* Direction
Locate every line in the material below that has the word "using". Copy each of those lines.

* Entries
_ _ _ _
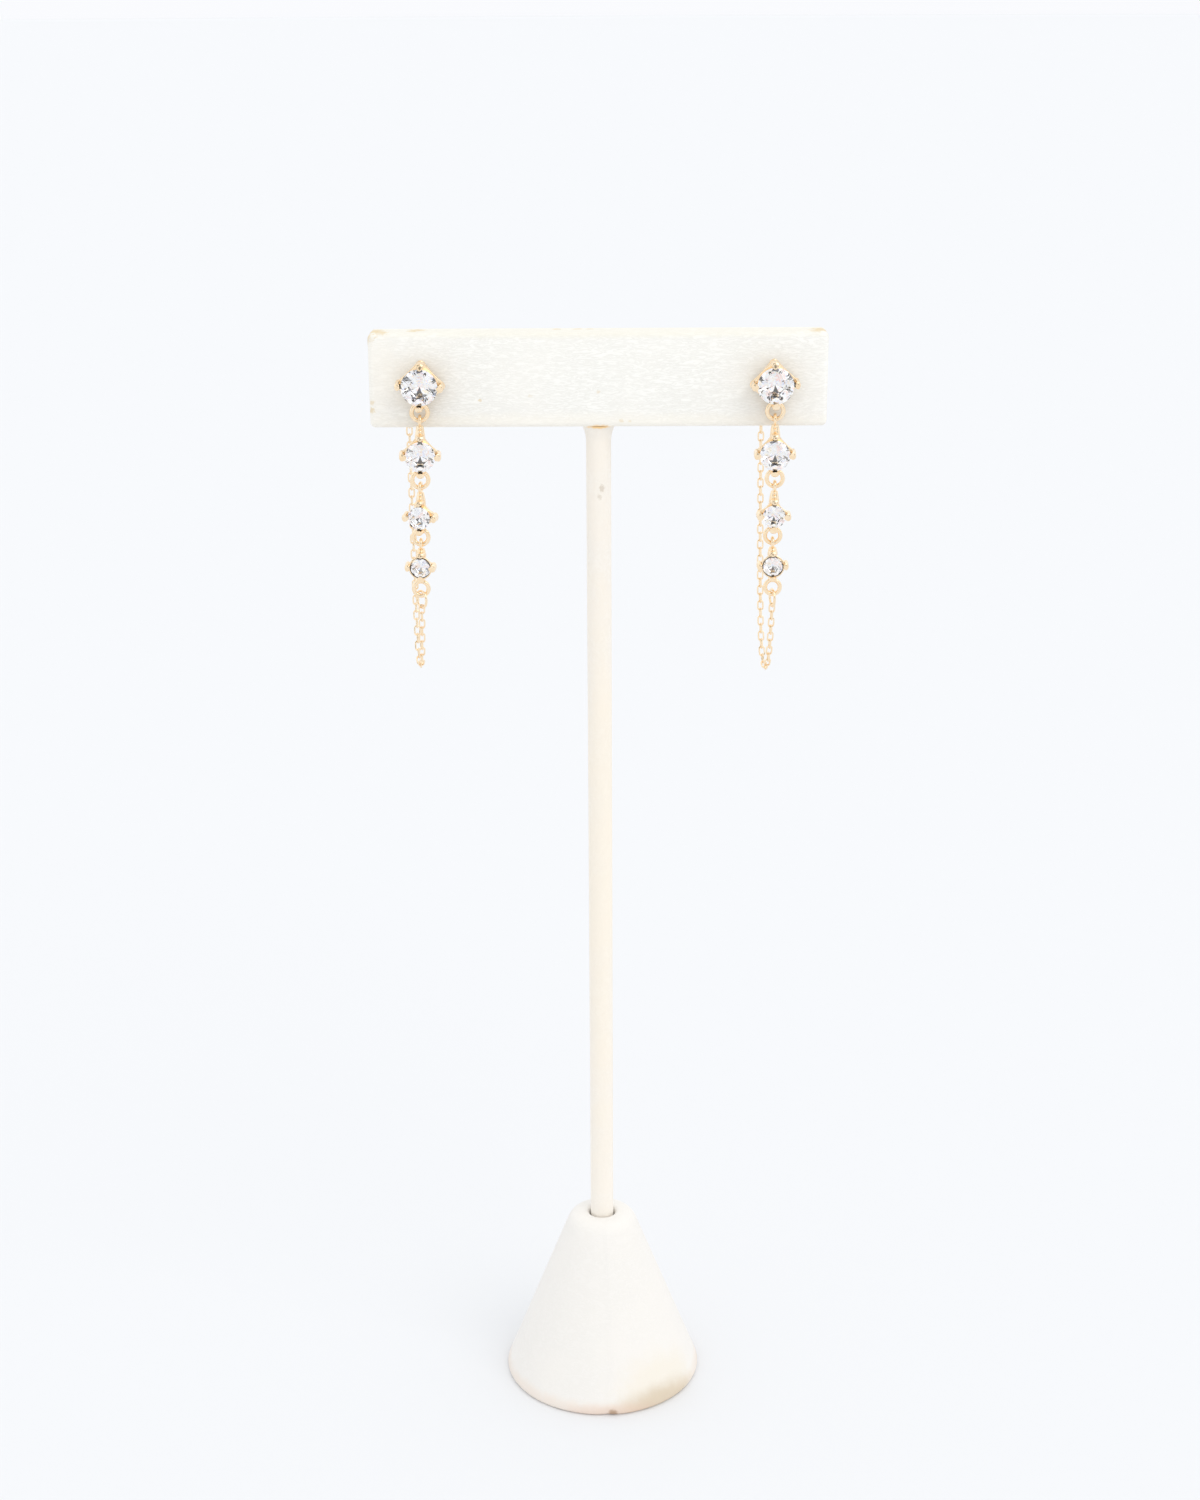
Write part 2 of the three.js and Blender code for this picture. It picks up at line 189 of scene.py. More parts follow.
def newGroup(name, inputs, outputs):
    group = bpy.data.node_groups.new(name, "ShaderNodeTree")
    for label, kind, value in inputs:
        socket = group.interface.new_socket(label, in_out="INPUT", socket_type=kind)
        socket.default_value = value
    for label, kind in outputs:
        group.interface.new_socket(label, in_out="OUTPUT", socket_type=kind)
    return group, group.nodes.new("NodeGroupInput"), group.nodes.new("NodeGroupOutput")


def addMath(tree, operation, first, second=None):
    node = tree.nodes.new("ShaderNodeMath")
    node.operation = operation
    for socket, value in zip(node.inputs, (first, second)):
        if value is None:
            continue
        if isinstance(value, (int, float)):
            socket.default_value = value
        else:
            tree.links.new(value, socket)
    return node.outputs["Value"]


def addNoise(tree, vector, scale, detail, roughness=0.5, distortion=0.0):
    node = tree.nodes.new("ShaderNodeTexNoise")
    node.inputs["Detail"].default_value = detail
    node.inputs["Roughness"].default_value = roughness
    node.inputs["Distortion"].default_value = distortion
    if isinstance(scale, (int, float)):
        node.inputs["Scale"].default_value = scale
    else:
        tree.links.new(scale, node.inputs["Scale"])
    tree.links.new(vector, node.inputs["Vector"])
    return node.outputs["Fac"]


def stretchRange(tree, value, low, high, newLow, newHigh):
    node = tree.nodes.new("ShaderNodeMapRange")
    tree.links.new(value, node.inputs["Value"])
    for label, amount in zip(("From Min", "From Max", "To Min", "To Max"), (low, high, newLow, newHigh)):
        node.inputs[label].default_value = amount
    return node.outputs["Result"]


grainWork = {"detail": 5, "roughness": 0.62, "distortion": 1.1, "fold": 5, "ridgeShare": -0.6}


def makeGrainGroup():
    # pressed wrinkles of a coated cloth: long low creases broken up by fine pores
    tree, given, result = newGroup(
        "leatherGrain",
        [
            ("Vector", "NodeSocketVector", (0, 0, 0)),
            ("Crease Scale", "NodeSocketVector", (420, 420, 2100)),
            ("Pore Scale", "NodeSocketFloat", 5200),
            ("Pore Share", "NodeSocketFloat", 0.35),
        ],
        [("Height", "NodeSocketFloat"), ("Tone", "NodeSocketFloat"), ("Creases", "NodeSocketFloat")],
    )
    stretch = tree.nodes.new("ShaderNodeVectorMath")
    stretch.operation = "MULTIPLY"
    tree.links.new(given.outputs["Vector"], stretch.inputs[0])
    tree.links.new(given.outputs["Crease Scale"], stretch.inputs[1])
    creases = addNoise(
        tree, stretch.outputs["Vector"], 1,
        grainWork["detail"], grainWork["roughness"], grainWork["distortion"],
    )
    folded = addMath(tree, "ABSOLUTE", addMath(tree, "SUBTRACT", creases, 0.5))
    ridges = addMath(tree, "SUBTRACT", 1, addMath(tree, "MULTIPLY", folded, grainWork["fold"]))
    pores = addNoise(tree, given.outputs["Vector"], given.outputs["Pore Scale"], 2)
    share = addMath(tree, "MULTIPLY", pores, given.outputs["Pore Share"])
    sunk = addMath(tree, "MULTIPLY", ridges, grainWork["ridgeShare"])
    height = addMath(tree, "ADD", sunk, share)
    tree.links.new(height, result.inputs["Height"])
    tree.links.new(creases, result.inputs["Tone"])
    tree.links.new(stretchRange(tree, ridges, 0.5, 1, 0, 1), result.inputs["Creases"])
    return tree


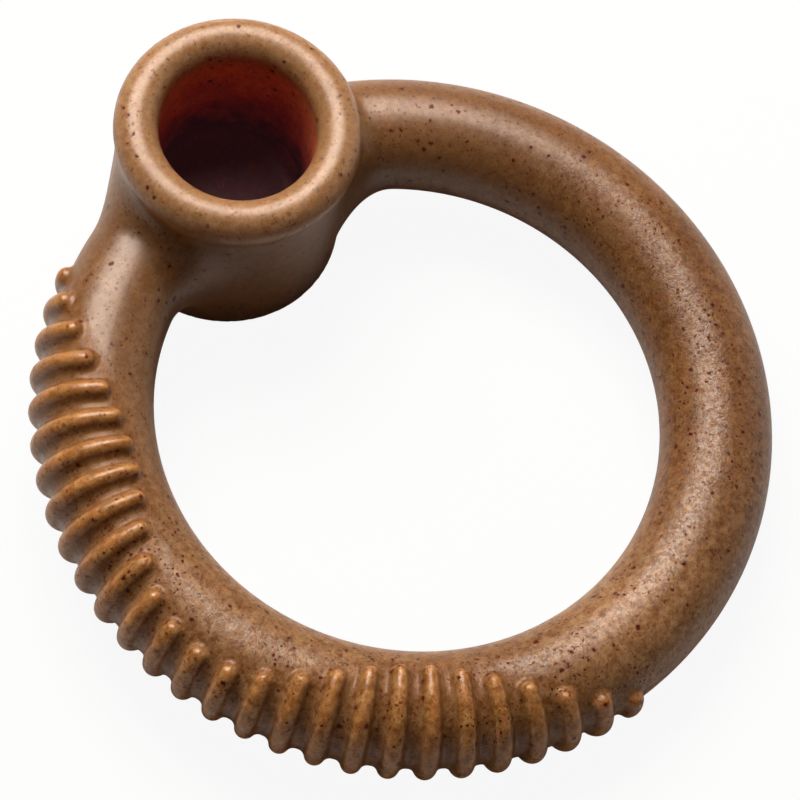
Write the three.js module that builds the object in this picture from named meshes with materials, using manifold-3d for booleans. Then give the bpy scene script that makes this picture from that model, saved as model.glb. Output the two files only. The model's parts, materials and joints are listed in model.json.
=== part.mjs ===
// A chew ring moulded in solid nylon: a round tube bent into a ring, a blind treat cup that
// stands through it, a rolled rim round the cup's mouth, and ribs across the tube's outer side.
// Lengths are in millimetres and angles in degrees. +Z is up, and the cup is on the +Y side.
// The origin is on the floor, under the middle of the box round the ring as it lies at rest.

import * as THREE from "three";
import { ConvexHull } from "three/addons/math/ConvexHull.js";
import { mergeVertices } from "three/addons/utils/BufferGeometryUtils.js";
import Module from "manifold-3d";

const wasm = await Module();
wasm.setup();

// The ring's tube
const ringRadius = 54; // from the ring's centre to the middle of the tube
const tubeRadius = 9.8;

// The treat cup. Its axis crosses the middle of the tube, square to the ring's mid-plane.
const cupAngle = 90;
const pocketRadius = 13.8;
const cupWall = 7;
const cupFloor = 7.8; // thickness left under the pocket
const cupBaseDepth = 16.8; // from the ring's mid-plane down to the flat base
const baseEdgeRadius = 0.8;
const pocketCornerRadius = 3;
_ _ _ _
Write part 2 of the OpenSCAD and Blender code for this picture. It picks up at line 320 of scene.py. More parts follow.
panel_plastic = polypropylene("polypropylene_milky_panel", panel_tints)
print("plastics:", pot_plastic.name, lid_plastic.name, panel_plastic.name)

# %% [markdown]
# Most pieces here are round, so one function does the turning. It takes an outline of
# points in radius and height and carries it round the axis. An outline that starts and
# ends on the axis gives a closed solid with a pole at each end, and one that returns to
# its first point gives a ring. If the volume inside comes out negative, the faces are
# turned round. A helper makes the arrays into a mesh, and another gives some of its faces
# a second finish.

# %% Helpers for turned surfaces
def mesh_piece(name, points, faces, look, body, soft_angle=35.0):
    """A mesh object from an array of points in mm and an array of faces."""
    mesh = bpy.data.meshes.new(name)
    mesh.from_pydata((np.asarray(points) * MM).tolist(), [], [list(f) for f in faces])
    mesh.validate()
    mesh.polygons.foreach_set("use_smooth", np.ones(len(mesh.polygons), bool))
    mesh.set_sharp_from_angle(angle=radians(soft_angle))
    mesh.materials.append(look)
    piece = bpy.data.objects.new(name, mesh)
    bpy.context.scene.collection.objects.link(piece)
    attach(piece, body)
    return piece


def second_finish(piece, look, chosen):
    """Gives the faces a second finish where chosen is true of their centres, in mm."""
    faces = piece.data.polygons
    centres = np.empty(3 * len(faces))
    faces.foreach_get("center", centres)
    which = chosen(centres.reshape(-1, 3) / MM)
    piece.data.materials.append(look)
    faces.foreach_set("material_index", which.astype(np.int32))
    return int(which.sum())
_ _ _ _
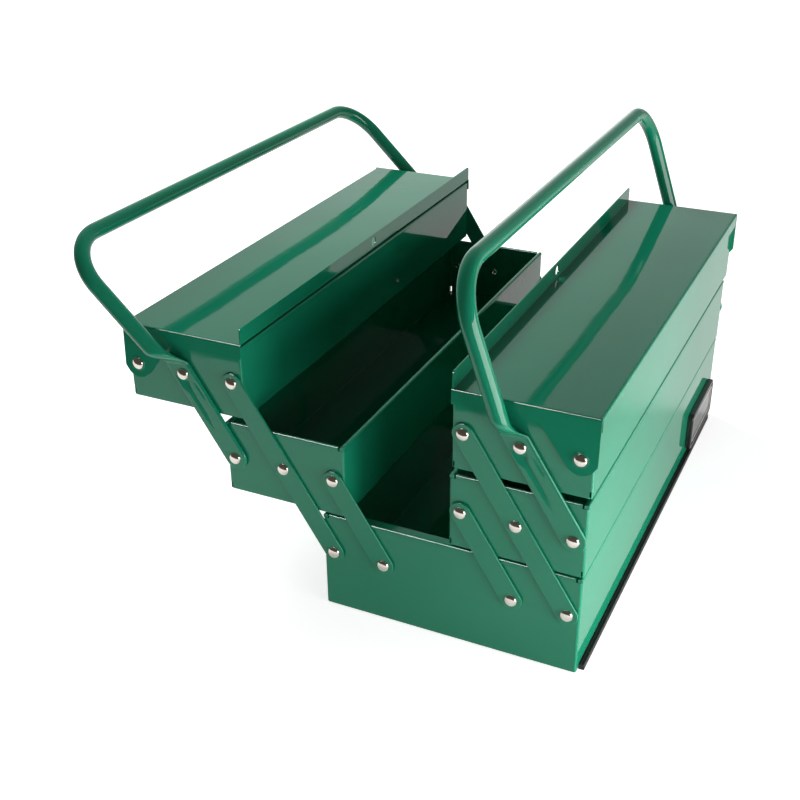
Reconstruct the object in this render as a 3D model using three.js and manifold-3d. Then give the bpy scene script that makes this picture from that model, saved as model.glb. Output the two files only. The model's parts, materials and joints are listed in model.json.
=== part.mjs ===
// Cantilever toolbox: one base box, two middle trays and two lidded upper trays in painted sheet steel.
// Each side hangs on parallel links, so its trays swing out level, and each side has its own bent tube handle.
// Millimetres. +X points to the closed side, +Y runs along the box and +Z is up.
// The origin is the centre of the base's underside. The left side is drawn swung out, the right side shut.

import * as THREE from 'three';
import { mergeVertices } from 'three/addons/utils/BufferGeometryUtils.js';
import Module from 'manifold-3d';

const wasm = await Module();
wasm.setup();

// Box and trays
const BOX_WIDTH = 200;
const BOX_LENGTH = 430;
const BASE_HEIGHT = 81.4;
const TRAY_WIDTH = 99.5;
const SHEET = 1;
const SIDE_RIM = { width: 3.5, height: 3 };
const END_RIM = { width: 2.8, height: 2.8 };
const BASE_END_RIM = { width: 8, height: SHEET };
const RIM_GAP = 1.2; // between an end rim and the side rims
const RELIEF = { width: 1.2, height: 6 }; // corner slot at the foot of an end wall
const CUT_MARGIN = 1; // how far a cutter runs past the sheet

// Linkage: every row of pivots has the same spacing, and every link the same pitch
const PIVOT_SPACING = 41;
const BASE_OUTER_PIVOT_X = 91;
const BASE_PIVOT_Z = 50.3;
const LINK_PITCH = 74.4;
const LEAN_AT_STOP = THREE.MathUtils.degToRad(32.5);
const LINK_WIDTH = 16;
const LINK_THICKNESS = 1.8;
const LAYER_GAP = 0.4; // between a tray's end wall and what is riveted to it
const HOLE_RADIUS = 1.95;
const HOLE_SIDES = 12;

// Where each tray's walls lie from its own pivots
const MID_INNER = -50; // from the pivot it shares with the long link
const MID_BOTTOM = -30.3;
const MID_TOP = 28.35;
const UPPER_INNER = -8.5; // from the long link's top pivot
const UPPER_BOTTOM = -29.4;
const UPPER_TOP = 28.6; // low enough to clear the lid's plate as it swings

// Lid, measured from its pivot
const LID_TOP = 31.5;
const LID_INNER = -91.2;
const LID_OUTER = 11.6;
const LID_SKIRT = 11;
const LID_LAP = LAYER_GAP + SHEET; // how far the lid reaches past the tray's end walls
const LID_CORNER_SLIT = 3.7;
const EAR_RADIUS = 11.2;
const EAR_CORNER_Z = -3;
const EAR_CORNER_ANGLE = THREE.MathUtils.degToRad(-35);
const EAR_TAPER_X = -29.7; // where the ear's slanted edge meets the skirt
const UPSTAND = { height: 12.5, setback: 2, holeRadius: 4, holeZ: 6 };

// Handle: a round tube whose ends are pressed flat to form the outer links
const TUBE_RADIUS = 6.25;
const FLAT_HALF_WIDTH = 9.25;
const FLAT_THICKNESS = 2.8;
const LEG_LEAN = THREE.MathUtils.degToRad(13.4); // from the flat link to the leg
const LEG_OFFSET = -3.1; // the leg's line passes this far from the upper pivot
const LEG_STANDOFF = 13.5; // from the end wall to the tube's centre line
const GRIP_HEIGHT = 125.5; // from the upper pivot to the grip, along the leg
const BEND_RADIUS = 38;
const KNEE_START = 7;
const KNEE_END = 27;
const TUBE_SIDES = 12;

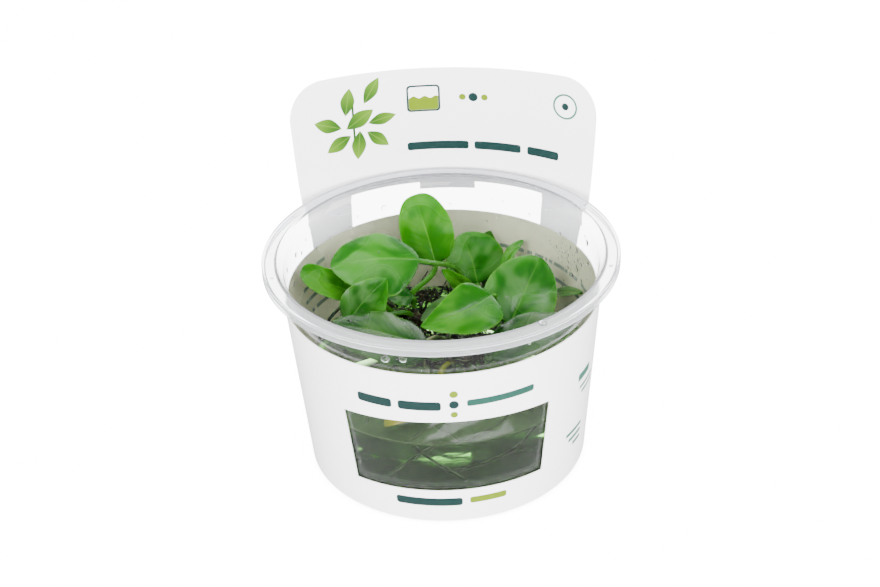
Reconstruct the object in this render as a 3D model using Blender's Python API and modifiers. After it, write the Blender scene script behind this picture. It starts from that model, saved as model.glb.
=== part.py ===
_ _ _ _
* Answer to the problem
Write the three.js module that builds the object in this picture from named meshes with materials, using manifold-3d for booleans. Then give the bpy scene script that makes this picture from that model, saved as model.glb. Output the two files only. The model's parts, materials and joints are listed in model.json.
Reconstruct the object in this render as a 3D model using three.js and manifold-3d. Then give the bpy scene script that makes this picture from that model, saved as model.glb. Output the two files only. The model's parts, materials and joints are listed in model.json.
Reconstruct the object in this render as a 3D model using Blender's Python API and modifiers. After it, write the Blender scene script behind this picture. It starts from that model, saved as model.glb.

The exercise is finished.